The relief from Monday's news that Forrest is in remission has been palpable. Bo and I were at the build project when I got the call. And there, amidst the saw dust and drills, siding pieces and plumbing parts we could do nothing but hold each other and just cry. I know there had been a massive outcry for healing, and I fully believe it made all the difference in the world. I have to admit though— in the spirit of brutal authenticity—i really didn't know if remission is where we would find ourselves this week. Both Bo and I had felt God preparing our hearts with increasing intensity all last week and through the weekend. What would our reaction be if remission wasn't the news? Was our faith, our trust, our belief contingent on circumstance? At every turn, it seemed, I was faced with the question, and I literally could not get Abraham and Isaac out of my mind for days on end. What was God asking of me? What would He ask? I think we really had to get to a place: mentally, emotionally, spiritually where we believed God to be the same good God, the same present God, the same powerful God no matter what happened. We felt a peace that passes all understanding, but it was definitely not an assurance we would get the answer we wanted. All that was sure is the knowledge that God is present and leading us somewhere purposeful.
... But... thank God for buts ... we did get the answer we wanted. And for the first time in a long while, I felt like I could take a deep breath. We needed this. Forrest needed this. The plan for ongoing treatment needed this. Truth of the matter is: yes, remission is an intense relief; but it does not mean cured. Maybe for other cancers remission means you can wash your hands and walk away. It is done. But not for T-ALL.
Don't get me wrong, it is a huge benchmark. Forrest's case is no longer such a wild card. He's not so experimental. The best way I can describe it is that now Forrest's leukemia is under control. The American Cancer Society puts it like this: "When Leukemia is diagnosed, there are usually about 100 billion leukemia cells in the body. Killing 99.9% of these cells during the 1-month induction treatment is enough to achieve a remission, but it still leaves about 100 million leukemia cells in the body." Most T-ALL patients attain remission after the first month.
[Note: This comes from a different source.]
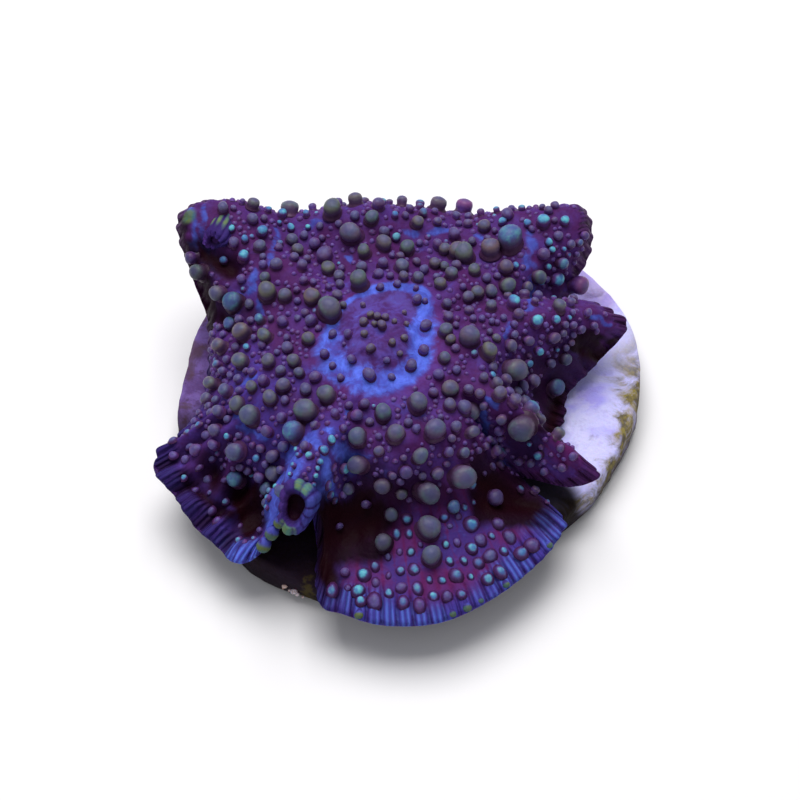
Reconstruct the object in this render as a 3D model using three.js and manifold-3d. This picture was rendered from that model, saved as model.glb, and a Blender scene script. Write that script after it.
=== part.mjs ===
// Mushroom coral (a Rhodactis-type polyp) grown onto a round frag disc.
// Millimetres, +Z up. The origin is the centre of the disc's flat underside.
import * as THREE from 'three';
import { mergeVertices } from 'three/addons/utils/BufferGeometryUtils.js';
import Module from 'manifold-3d';

// ---- Driving dimensions ----
const DISC_RADIUS = 16; // mean radius of the frag disc, 32 mm across
const DISC_THICKNESS = 3;
const DISC_EDGE = 0.5; // rounding of the disc's worn rim
const MOUTH = new THREE.Vector2(-1.7, -0.8); // the mouth stands a little off the disc's centre
const MOUTH_HEIGHT = 8.2; // heights of the polyp are measured from the disc's top face
const RING_HEIGHT = 7.5; // the shallow bare ring around the mouth
const RING_RADIUS = 3.9;
const FOOT_RADIUS = 9.8; // the broad foot that grips the disc
const FLESH = 0.9; // thickness of the polyp's lobes
const CLEARANCE = 0.15; // gap between a low lobe and the disc under it

// ---- Resolution ----
const DISC_STEPS = 56;
const AROUND = 100; // steps around the polyp
const OVER = 15; // rows of the oral skin, from the mouth to the margin

// The disc's outline swells (+) or is chipped (-) by these amounts: [bearing, change, half-width].
const DISC_SWELLS = [
  [25, 0.9, 28],
  [168, -0.35, 22],
  [232, 0.75, 24],
  [280, -0.2, 30],
  [318, -1.3, 27],
];

// The lobed outline of the polyp, station by station around the mouth. Each row is
// [bearing, shoulder height, crest reach, crest height, margin reach, margin height].
const STATIONS = [
  // spike pointing right
  [13, 6.8, 15.0, 4.9, 17.4, 3.4],
  [20, 6.7, 13.8, 5.2, 15.6, 3.9],
  [27, 6.2, 13.0, 4.2, 14.6, 2.8],
  // raised rounded ear at the back right
  [33, 6.6, 16.2, 6.2, 17.4, 4.6],
  [40, 7.0, 16.9, 7.4, 18.5, 5.8],
  [50, 6.7, 14.4, 6.9, 16.2, 5.0],
  // straight back edge, draped over behind
  [62, 6.6, 12.0, 6.2, 14.4, 4.4],
  [76, 7.0, 11.2, 7.0, 13.4, 4.4],
  [92, 7.4, 10.8, 7.6, 12.8, 4.4],
  [108, 7.0, 11.2, 7.4, 13.2, 4.6],
  [122, 6.6, 12.4, 7.0, 14.4, 4.8],
  // horn at the back left
  [134, 7.2, 15.2, 7.9, 16.8, 6.6],
  [143, 7.2, 16.2, 7.8, 17.7, 6.6],
  [151, 6.8, 14.2, 6.4, 15.2, 5.0],
  // drawn-in left side
  [160, 6.5, 11.8, 5.2, 12.8, 3.2],
  [172, 6.3, 11.0, 4.4, 12.0, 2.0],
  [186, 6.0, 11.2, 3.6, 12.4, 1.2],
  [196, 5.9, 12.4, 3.0, 14.2, 1.6],
  // left flap
  [203, 5.8, 13.2, 2.8, 16.6, 1.8],
  [212, 5.6, 13.0, 2.4, 16.2, 1.3],
  [221, 5.6, 12.4, 2.2, 16.3, 0.9],
  [228, 5.6, 11.8, 2.2, 16.2, 0.8],
  // front horn, a high ridge with its cheeks hanging down
  [234, 6.1, 12.0, 3.1, 16.4, 0.8],
  [238.5, 6.9, 11.6, 5.2, 15.3, 1.5],
  [245, 7.3, 11.0, 6.4, 11.9, 5.0],
  [251, 7.0, 10.6, 5.2, 13.0, 1.6],
  [256, 6.3, 10.2, 2.8, 16.6, 0.7],
  // wide flap lying over the disc's front edge
  [262, 6.0, 11.2, 2.0, 17.2, 0.7],
  [271, 6.0, 11.6, 2.2, 17.8, 0.6],
  [283, 6.0, 11.6, 2.3, 18.0, 0.6],
  [296, 5.9, 11.6, 2.3, 17.4, 0.6],
  [309, 5.8, 11.6, 2.2, 16.8, 0.7],
  [317, 5.8, 11.0, 2.2, 16.3, 0.7],
  // tongue at the front right
  [321, 5.9, 10.2, 2.2, 15.6, 0.6],
  [324, 6.0, 9.2, 2.4, 11.6, 0.8],
  [327.5, 6.2, 12.2, 3.2, 15.0, 1.8],
  [331.5, 6.4, 13.8, 4.3, 16.5, 3.1],
  // low right side
  [336, 6.4, 11.6, 4.0, 13.4, 2.0],
  [342, 6.4, 10.4, 3.6, 12.4, 1.4],
  [350, 6.4, 10.2, 3.0, 12.7, 0.8],
  [360, 6.5, 11.2, 3.0, 12.9, 0.8],
  [367, 6.7, 13.4, 3.9, 14.9, 1.7],
];

// The largest bubble-like vesicles: [bearing, reach, radius].
const VESICLES = [
  // on the right and towards the ear
  [359, 5.8, 0.85], [3, 4.4, 0.6], [353, 7, 0.55], [354, 8.9, 0.85], [358, 11.6, 0.7],
  [335, 10.4, 0.55], [329, 11, 0.9], [324, 7.4, 0.7], [321, 5.8, 0.6], [9, 10.7, 0.55],
  [43, 12.1, 0.9], [46, 10.4, 0.7], [52, 9.1, 0.85], [36, 10.1, 0.55], [29, 13.4, 0.6],
  // along the back
  [75, 9.7, 0.55], [88, 7.6, 0.55], [77, 5.8, 0.6], [103, 8.8, 0.75], [106, 4.8, 0.7],
  [107, 10.8, 0.6], [118, 12, 0.65], [72, 11.4, 0.55],
  // on the left
  [149, 4.3, 0.75], [154, 8.8, 0.6], [158, 10.6, 0.6], [154, 13.4, 0.6], [171, 9.2, 0.55],
  [174, 10.6, 0.55], [187, 11, 0.6], [209, 9.8, 0.6], [215, 11.3, 0.6], [219, 12.6, 0.6],
  // around the front
  [231, 8.4, 0.75], [228, 7, 0.7], [230, 5.5, 0.6], [262, 8.7, 0.7], [272, 9.6, 0.7],
  [273, 5.9, 0.6], [296, 7.7, 0.7], [302, 10, 0.9], [287, 9.9, 0.75], [285, 11.9, 0.8],
  [309, 11.9, 0.55], [284, 14, 0.6],
];
const VESICLE_STAND = 0.45; // how far a vesicle's centre stands above the skin, in radii

const wasm = await Module();
wasm.setup();

// A closed geometry as a solid that can be joined to others.
function solid(geometry) {
  const bare = geometry.clone();
  bare.deleteAttribute('normal');
  bare.deleteAttribute('uv');
  const welded = mergeVertices(bare);
  return new wasm.Manifold(new wasm.Mesh({
    numProp: 3,
    vertProperties: new Float32Array(welded.attributes.position.array),
    triVerts: new Uint32Array(welded.index.array),
  }));
}

// A joined solid as a geometry again.
function geometryOf(joined) {
  const mesh = joined.getMesh();
  const geometry = new THREE.BufferGeometry();
  geometry.setAttribute('position', new THREE.BufferAttribute(mesh.vertProperties, 3));
  geometry.setIndex(new THREE.BufferAttribute(mesh.triVerts, 1));
  geometry.computeVertexNormals();
  return geometry;
}

// ---- Frag disc: a flat round plug with a worn, uneven outline ----
function discRadius(bearing) {
  let radius = DISC_RADIUS - DISC_EDGE;
  for (const [centre, change, width] of DISC_SWELLS) {
    const away = (((bearing - centre + 540) % 360) - 180) / width;
    radius += change * Math.exp(-away * away);
  }
  return radius;
}

function discGeometry() {
  const outline = [];
  for (let i = 0; i < DISC_STEPS; i += 1) {
    const bearing = (360 * i) / DISC_STEPS;
    const angle = THREE.MathUtils.degToRad(bearing);
    const radius = discRadius(bearing);
    outline.push(new THREE.Vector2(radius * Math.cos(angle), radius * Math.sin(angle)));
  }
  const geometry = new THREE.ExtrudeGeometry(new THREE.Shape(outline), {
    depth: DISC_THICKNESS - 2 * DISC_EDGE,
    bevelThickness: DISC_EDGE,
    bevelSize: DISC_EDGE,
    bevelSegments: 2,
  });
  return geometry.translate(0, 0, DISC_EDGE);
}

// ---- Polyp ----
// A point at a bearing and reach from the mouth, at a height above the disc's top face.
function around(bearing, reach, height) {
  const angle = THREE.MathUtils.degToRad(bearing);
  return new THREE.Vector3(
    MOUTH.x + reach * Math.cos(angle),
    MOUTH.y + reach * Math.sin(angle),
    DISC_THICKNESS + height,
  );
}

// A smooth closed curve through one point per station.
function ringCurve(place) {
  return new THREE.CatmullRomCurve3(STATIONS.map(place), true, 'catmullrom', 0.5);
}

const mix = THREE.MathUtils.lerp;
const low = (height) => Math.max(CLEARANCE, height);

// Rings of the oral skin, from the mouth out to the margin.
const oralRings = [
  ringCurve(([b]) => around(b, 0.01, MOUTH_HEIGHT)),
  ringCurve(([b]) => around(b, 1.5, MOUTH_HEIGHT - 0.15)),
  ringCurve(([b]) => around(b, 0.72 * RING_RADIUS, RING_HEIGHT - 0.1)),
  ringCurve(([b, shoulder]) => around(b, 1.1 * RING_RADIUS, mix(RING_HEIGHT, shoulder, 0.25))),
  ringCurve(([b, shoulder]) => around(b, 6, mix(RING_HEIGHT, shoulder, 0.5) - 0.1)),
  ringCurve(([b, shoulder, reach]) => around(b, mix(3.4, reach, 0.62), shoulder)),
  ringCurve(([b, , reach, height]) => around(b, reach, height)),
  ringCurve(([b, , , , reach, height]) => around(b, reach, height)),
];

// Rings of the underside, from the margin in to the foot on the disc.
const undersideRings = [
  ringCurve(([b, , , , reach, height]) => around(b, reach - 0.3, low(height - 0.5 * FLESH))),
  ringCurve(([b, , crest, , reach, height]) => (
    around(b, mix(crest, reach, 0.6), low(height - 0.8 * FLESH)))),
  ringCurve(([b, , crest, height]) => (
    around(b, Math.min(0.92 * crest, FOOT_RADIUS + 1.2), low(height - 2 * FLESH)))),
  ringCurve(([b, , crest]) => around(b, Math.min(0.86 * crest, FOOT_RADIUS), 0)),
];

// A point of the oral skin: turn runs 0 to 1 around, over runs 0 to 1 from mouth to margin.
function skinPoint(turn, over) {
  const across = oralRings.map((ring) => ring.getPoint(turn));
  return new THREE.CatmullRomCurve3(across, false, 'catmullrom', 0.5).getPoint(over);
}

// The polyp without its vesicles: a sphere whose rows are laid along the rings.
function bodyGeometry() {
  const rows = OVER + undersideRings.length + 1;
  const geometry = new THREE.SphereGeometry(1, AROUND, rows);
  const position = geometry.attributes.position;
  const footCentre = around(0, 0, 0);
  for (let row = 0; row <= rows; row += 1) {
    for (let step = 0; step <= AROUND; step += 1) {
      const turn = (step % AROUND) / AROUND;
      let point = footCentre;
      if (row === 0) point = around(0, 0, MOUTH_HEIGHT);
      else if (row <= OVER) point = skinPoint(turn, row / OVER);
      else if (row < rows) point = undersideRings[row - OVER - 1].getPoint(turn);
      position.setXYZ(row * (AROUND + 1) + step, point.x, point.y, point.z);
    }
  }
  return geometry;
}

// The turn at which the skin lies at a bearing, between the two stations around it.
function turnAt(bearing) {
  const count = STATIONS.length;
  const wanted = bearing < STATIONS[0][0] ? bearing + 360 : bearing;
  let index = 0;
  while (index < count - 1 && STATIONS[index + 1][0] <= wanted) index += 1;
  const from = STATIONS[index][0];
  const to = index < count - 1 ? STATIONS[index + 1][0] : STATIONS[0][0] + 360;
  return (index + (wanted - from) / (to - from)) / count;
}

// The outermost skin point that is no farther than a reach from the mouth.
function overAt(turn, reach) {
  let over = 0;
  const step = 0.005;
  while (over < 1) {
    const point = skinPoint(turn, over + step);
    if (Math.hypot(point.x - MOUTH.x, point.y - MOUTH.y) > reach) break;
    over += step;
  }
  return over;
}

// One vesicle: a small ball pushed out of the skin along its normal.
function vesicleGeometry([bearing, reach, radius]) {
  const turn = turnAt(bearing);
  const over = overAt(turn, reach);
  const centre = skinPoint(turn, over);
  const along = skinPoint((turn + 0.004) % 1, over).sub(centre);
  const outward = skinPoint(turn, Math.min(1, over + 0.02)).sub(centre);
  const normal = outward.cross(along).normalize();
  centre.addScaledVector(normal, VESICLE_STAND * radius);
  return new THREE.IcosahedronGeometry(radius, 1).translate(centre.x, centre.y, centre.z);
}

let polypSolid = solid(bodyGeometry());
for (const vesicle of VESICLES) {
  polypSolid = polypSolid.add(solid(vesicleGeometry(vesicle)));
}

// ---- The object ----
const coral = new THREE.Group();

const disc = new THREE.Mesh(
  discGeometry(),
  new THREE.MeshStandardMaterial({ color: 0x8f86c4, roughness: 0.9, metalness: 0 }),
);
disc.name = 'frag_disc';
coral.add(disc);

const polyp = new THREE.Mesh(
  geometryOf(polypSolid),
  new THREE.MeshStandardMaterial({ color: 0x4a3378, roughness: 0.45, metalness: 0 }),
);
polyp.name = 'polyp';
coral.add(polyp);

export default coral;
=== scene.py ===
# A mushroom coral grown onto a round frag disc, on a plain pale floor.
# Metres, +Z up; the shapes below are worked out in millimetres and scaled once, when a mesh is made.
import math
import random

import bmesh
import bpy
import numpy as np
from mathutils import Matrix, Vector, noise


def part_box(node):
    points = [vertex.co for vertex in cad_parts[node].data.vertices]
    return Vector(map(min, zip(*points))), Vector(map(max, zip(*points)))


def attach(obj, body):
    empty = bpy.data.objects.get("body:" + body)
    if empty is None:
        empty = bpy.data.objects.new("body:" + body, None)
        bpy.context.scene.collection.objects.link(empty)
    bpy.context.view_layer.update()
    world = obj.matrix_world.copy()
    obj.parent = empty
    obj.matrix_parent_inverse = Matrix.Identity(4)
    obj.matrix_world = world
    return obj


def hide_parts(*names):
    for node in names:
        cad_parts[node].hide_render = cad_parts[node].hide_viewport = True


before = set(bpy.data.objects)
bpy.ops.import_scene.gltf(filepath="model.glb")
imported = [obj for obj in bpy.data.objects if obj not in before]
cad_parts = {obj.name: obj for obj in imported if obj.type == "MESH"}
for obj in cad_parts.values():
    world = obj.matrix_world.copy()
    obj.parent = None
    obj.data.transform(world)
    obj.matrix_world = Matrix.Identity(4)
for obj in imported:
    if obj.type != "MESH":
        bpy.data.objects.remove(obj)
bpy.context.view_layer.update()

MM = 0.001


# ---- Studio ----
# A pale floor under the disc, one broad lamp overhead as over a reef tank, a weaker one from the side,
# and a long lens looking down at the coral from the front.
CAMERA_ELEVATION = math.radians(57)
CAMERA_DISTANCE = 153.3 * MM
LENS = 100.0
aim = Vector((-0.43, -1.11, 3.29)) * MM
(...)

It took Forrest 4 months. But, then this super high tech lab in Seattle looked at his bone marrow smear with the millions of cells that are in it and saw "NO evidence of ANY Acute Lymphoblastic Leukemia." That is amazing! Still...decades of scientific medical research emphatically point to what is now empirically understood: Even if that specific sample did not have any leukemia cells, they still exist in his body. And left unchecked; would multiply and take over. Again. That's why remission is awesome; but it is a relative awesome.
This was a big wicket, though, and it comes flooding in like the life-giving antidote of an epi-pen. I wish, "Thank you, God" didn't seem so trite. So we soak it up, encouraged and strengthened more than any other time since diagnosis. Forrest will stay high risk (but will not be moved to Very High Risk 🙌) as we move forward. We'll continue treatment for the next three years to maintain this precious remission status. Next week we head to Grand Rapids for the start of Phase 3. Because Forrest was slow to attain remission, aggressive treatment will still continue. For this next phase that means we'll be inpatient for up to a week every other week for 8 weeks. (Yes, that math sucks). He'll be given a chemotherapy called methotrexate on a drip at such a high dose terms like "excessive systemic toxicities" start getting thrown around. His organs and especially kidneys will be highly taxed, so the team will monitor him closely for the entirety of each session and won't discharge until his body has cleared the chemo to a satisfactory level. Could take 4 days. Could take 7. Then we do it again 3 more times. After that, it is on to Phase 4. They call it Delayed Intensification. I guess the name speaks for itself.
In this new world of cancer jargon, we learned a term early on: EFS-- Event-Free Survival. Five-year EFS is a big bench mark. Ten yrs— even bigger. So when do you get to stop worrying about it coming back? When are you "cured?" I remember our Spokane oncologist shaking his head at the thought that some would say "cured" after 5 years. He believed: "when you die of something else." Great. I remember cringing. But I think our God doesn't really do benchmarks. He doesn't abide by the standard EFS rates. I think God has big plans for Forrest. And so we move forward with the assurance that He is here and He is listening. To you. To us. Please don't stop praying.
P.S. You all get an A in Oncology 101 class today.